Originally Posted by johnsomeone
Second point, and this one is more subtle, so sorry if it confuses you. Your inductive step doesn't apply in moving from the n=1 case to the n=2 case. Plug n=1 into your inductive assumptions. What does (a1 a2 a3 ... a(n-1)) look like? It doesn't make sense when n=1, does it? It makes sense when n=2 (then (a1 a2 a3 ... a(n-1)) = (a1)). So even ignoring my first point above, what you've proved, with S(n) being your inductive hypothesis for n, is that:
1) S(1) is true.
2) For all n >= 2, if S(n) is true, then S(n+1) is true.

No, the OP showed S(1) and for all n >= 2, S(n-1) implies S(n).
• Sep 27th 2012, 07:00 AM
johnsomeone
Re: Inverse proof
Right you are on both counts. Thanks for catching my error in the second comment.
• Sep 27th 2012, 02:26 PM
Deveno
Re: Inverse proof
my proof would be as follows:

\$\displaystyle (a_1a_2\dots a_{n-1}a_n)(a_n^{-1}a_{n-1}^{-1}\dots a_2^{-1}a_1^{-1}) =\$

\$\displaystyle (a_1a_2\dots a_{n-1})(a_na_n^{-1})(a_{n-1}^{-1}\dots a_2^{-1}a_1^{-1}) =\$ (by associativity *used "several" times: see below)

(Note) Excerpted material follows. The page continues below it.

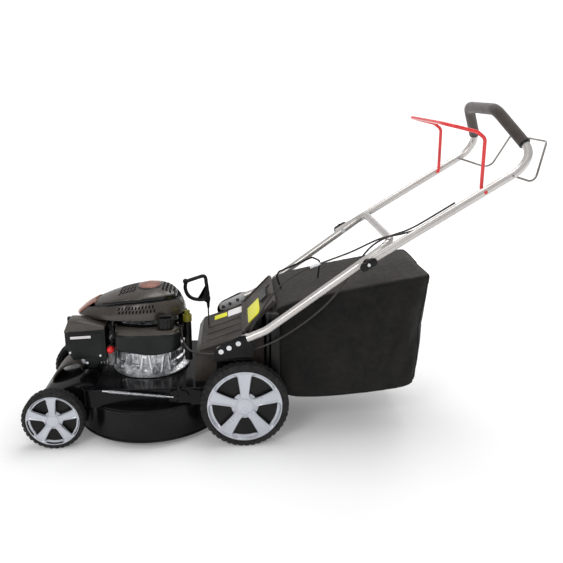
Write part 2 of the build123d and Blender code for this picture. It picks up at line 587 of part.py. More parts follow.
# ---- write everything ----
os.makedirs("parts", exist_ok=True)
save("deck_shell", deck_shell())
save("discharge_chute", discharge_chute())
save("front_carry_handle", front_carry_handle())
save("rear_axle_arms", *rear_axle_arms())
save("front_axle", front_axle())
save("height_link_rod", height_link_rod())
save("height_sector", height_sector())
save("height_assist_spring", rod([(-447, -216, 188), (-226, -216, 160)], [], 2.2)
     + drum(-432, -216, 186.1, 4.5, 175, (0.992, 0, -0.1257)))
save("rear_axle", crosswise(0, REAR_R, AXLE_R, 4 - REAR_OUT, REAR_OUT - 4))
save("gearbox", block(-34, 22, -42, 42, 116, 147.5) - crosswise(0, REAR_R, AXLE_R + RUNNING, -60, 60)
     + upright(GEAR_X, 0, 7, 147.5, 167))
save("gearbox_pulley", pulley(GEAR_X, GEAR_PULLEY_R, 7 + RUNNING))
save("drive_belt", belt_loop(5, 153.5, 160.5) - belt_loop(0.3, 150, 165))
for side, word in ((-1, "left"), (1, "right")):
    save("tyre_rear_" + word, turned(tyre(REAR_R, REAR_RIM, REAR_IN, REAR_OUT), 0, REAR_R, side))
    save("wheel_rear_" + word, wheel(0, REAR_R, REAR_RIM, REAR_IN, REAR_OUT, side))
    save("tyre_front_" + word,
         turned(tyre(FRONT_R, FRONT_RIM, FRONT_IN, FRONT_OUT), -WHEELBASE, FRONT_R, side))
    save("wheel_front_" + word, wheel(-WHEELBASE, FRONT_R, FRONT_RIM, FRONT_IN, FRONT_OUT, side))
    save("knob_" + word, knob(side))

save("crankcase", crankcase())
save("cylinder", cylinder())
save("spark_plug", drum(-544, 22, 266, 7, 20, (-1, 0, 0)) + drum(-564, 22, 266, 9, 14, (-1, 0, 0)))
save("muffler", block(-552, -446, 54, 104, 236, 330) - block(-549, -449, 57, 101, 239, 327)
     + drum(-480, 104, 262, 9, 8, (0, 1, 0)))
save("muffler_guard", block(-558, -440, 113, 116, 232, 336) + block(-558, -555, 50, 113, 232, 336)
     - block(-545, -453, 110, 120, 290, 296) - block(-545, -453, 110, 120, 305, 311)
     - drum(-480, 108, 262, 14, 20, (0, 1, 0)))
save("carburettor", carburettor())
save("air_filter_base", air_filter_base())
save("air_filter_cover", air_filter_cover())
save("fuel_tank", fuel_tank())
save("fuel_cap", fuel_cap())
save("blower_housing", blower_housing())
save("engine_cover", engine_cover())
save("engine_bolts", *[upright(x, y, BOLT_R, 176, 196) + upright(x, y, 7, 178.5, 184.5)
                       for x, y in ENGINE_BOLTS])
save("oil_filler_tube", upright(OIL_X, OIL_Y, 12.5, 226, 362) - upright(OIL_X, OIL_Y, 10.5, 200, 370))
save("oil_dipstick", upright(OIL_X, OIL_Y, 14.5, 362.5, 384) + upright(OIL_X, OIL_Y, 9, 384, 398)
     + upright(OIL_X, OIL_Y, 2.5, 232, 363) + upright(OIL_X, OIL_Y, 9.8, 352, 363))
save("primer_bulb", Pos(PRIMER_X, PRIMER_Y, PRIMER_Z) * primer_bulb())
save("starter_handle", starter_handle())
save("starter_rope", upright(ROPE_X, ROPE_Y, 2.5, 301.5, 380))

save("crankshaft", upright(CRANK_X, 0, 12.5, 78, 356) + upright(CRANK_X, 0, 30, 225, 240)
     + upright(CRANK_X, 0, 30, 262, 277))
save("flywheel", spun([(12.5, 316), (98, 316), (98, 326), (30, 330), (30, 345), (12.5, 345)], CRANK_X, 0)
     + spun([(70, 326), (96, 326), (96, 352), (92, 352), (92, 330), (70, 330)], CRANK_X, 0))
save("blade_adapter", pulley(CRANK_X, PULLEY_R, 12.5)
     + spun([(12.5, 60), (20, 60), (20, 148), (12.5, 148)], CRANK_X, 0)
     + spun([(5.0, BLADE_Z), (38, BLADE_Z), (38, 50), (22, 60), (22, 78), (5.0, 78)], CRANK_X, 0))
save("blade", blade())
save("blade_bolt", upright(CRANK_X, 0, 5.0, 38, 78) + upright(CRANK_X, 0, 16, 35, 38)
     + upright(CRANK_X, 0, 8.5, 28, 35))

save("handle_brackets", *handle_brackets())
save("handle_bolts", *handle_bolts())
save("lower_handle", lower_handle())
save("upper_handle", upper_handle())
save("foam_grip", foam_grip())
save("blade_brake_bail", blade_brake_bail())
save("drive_bail", drive_bail())
cable("brake_cable", BRAKE_ROUTE)
cable("drive_cable", DRIVE_ROUTE)
save("cable_adjuster", cable_adjuster())
save("discharge_flap", discharge_flap())
save("flap_hinge_rod", crosswise(FLAP_X, FLAP_Z, FLAP_PIN_R, -166, 166))
save("flap_spring", crosswise(FLAP_X, FLAP_Z, 6, FLAP_HALF + 0.4, FLAP_HALF + 2.6)
     - crosswise(FLAP_X, FLAP_Z, FLAP_PIN_R + RUNNING, 150, 160))
save("grass_bag", grass_bag())
save("bag_frame", bag_frame())
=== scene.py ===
import math
import bmesh
import bpy
import numpy as np
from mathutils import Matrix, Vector
from mathutils.bvhtree import BVHTree


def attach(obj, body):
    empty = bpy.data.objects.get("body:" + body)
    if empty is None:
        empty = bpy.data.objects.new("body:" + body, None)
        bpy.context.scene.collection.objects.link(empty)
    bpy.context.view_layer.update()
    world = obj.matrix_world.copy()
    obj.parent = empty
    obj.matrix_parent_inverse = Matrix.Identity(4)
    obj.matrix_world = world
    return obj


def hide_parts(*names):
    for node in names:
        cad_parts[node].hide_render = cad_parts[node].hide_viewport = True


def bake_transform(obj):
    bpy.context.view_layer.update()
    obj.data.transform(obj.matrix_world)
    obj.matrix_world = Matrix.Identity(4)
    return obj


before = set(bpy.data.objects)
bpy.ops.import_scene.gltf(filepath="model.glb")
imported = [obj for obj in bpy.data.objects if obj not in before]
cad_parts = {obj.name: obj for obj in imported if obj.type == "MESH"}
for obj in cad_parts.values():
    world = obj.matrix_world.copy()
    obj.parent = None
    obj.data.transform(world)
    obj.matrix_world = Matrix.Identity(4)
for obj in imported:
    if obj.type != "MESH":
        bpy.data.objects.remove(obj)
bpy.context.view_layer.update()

# ---- sizes, in millimetres from the rear axle, as in the CAD; placed() turns them into metres ----
MM = 0.001
FRAME_X = 121.125
WHEELBASE = 604.0
REAR = dict(x=0.0, z=140.0, r=140.0, rim=119.0, inner=210.0, outer=260.0)
FRONT = dict(x=-WHEELBASE, z=98.0, r=98.0, rim=84.0, inner=192.0, outer=236.0)
CRANK_X = -316.0
SPOKES = 5
COVER_R = 123.0
COVER_BASE = 384.0
TANK_R = 133.0
FOLD = (374.0, 600.0)
UPPER_Y = 247.0
TUBE_R = 12.5
CAP = (-247.0, -139.0)
PRIMER = (-429.0, -121.3, 292.0)
CABLE_R = 3.0
ROPE = (-119.0, 55.0)
SKY_LIGHT = 0.5
CAMERA_LENS, SENSOR_WIDTH = 42.87, 36.0
CAMERA_AT = (-15.35, -2176.25, 1112.45)
CAMERA_TILT, CAMERA_TURN = math.radians(16.34), math.radians(-3.9)

BRAKE_ROUTE = [
    (632, -243, 777.5), (566, -243, 737), (500, -241, 697), (443, -229, 677), (395, -201, 643),
    (354, -198, 586), (318, -200, 524), (268, -202, 462), (210, -203, 410), (146, -203, 364),
    (80, -202, 326), (12, -200, 303), (-58, -197, 296), (-118, -188, 293), (-166, -168, 292),
    (-190, -146, 308), (-198, -134, 336), (-198, -131, 366.6),
]
DRIVE_ROUTE = [
    (716, -229, 796), (655, -229, 758), (592, -228, 722), (532, -226, 696), (478, -219, 678),
    (430, -205, 668), (388, -193, 646), (345, -183, 621), (303, -174, 602), (263, -168, 586),
    (193, -166, 558), (150, -167, 535), (112, -170, 506), (82, -174, 468), (55, -178, 424),
    (28, -181, 376), (2, -182, 328), (-20, -181, 280), (-34, -178, 230), (-38, -175, 176),
]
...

\$\displaystyle (a_1a_2\dots a_{n-1})(e)(a_{n-1}^{-1}\dots a_2^{-1}a_1^{-1}) =\$

\$\displaystyle (a_1a_2\dots a_{n-1})(a_{n-1}^{-1}\dots a_2^{-1}a_1^{-1}) = e\$ (by the induction hypothesis)

note there is a big HOLE in the proof: the step involving associativity:

\$\displaystyle (a_1a_2\dots a_{n-1}a_n) = (a_1a_2\dots a_{n-1})(a_n)\$

the reason being, we can put parentheses in an n-fold product a LOT of different ways. one hopes you have proved the somewhat more difficult theorem that any "grouping" of multiplicative terms yields the same n-fold product in G earlier, because it is KEY.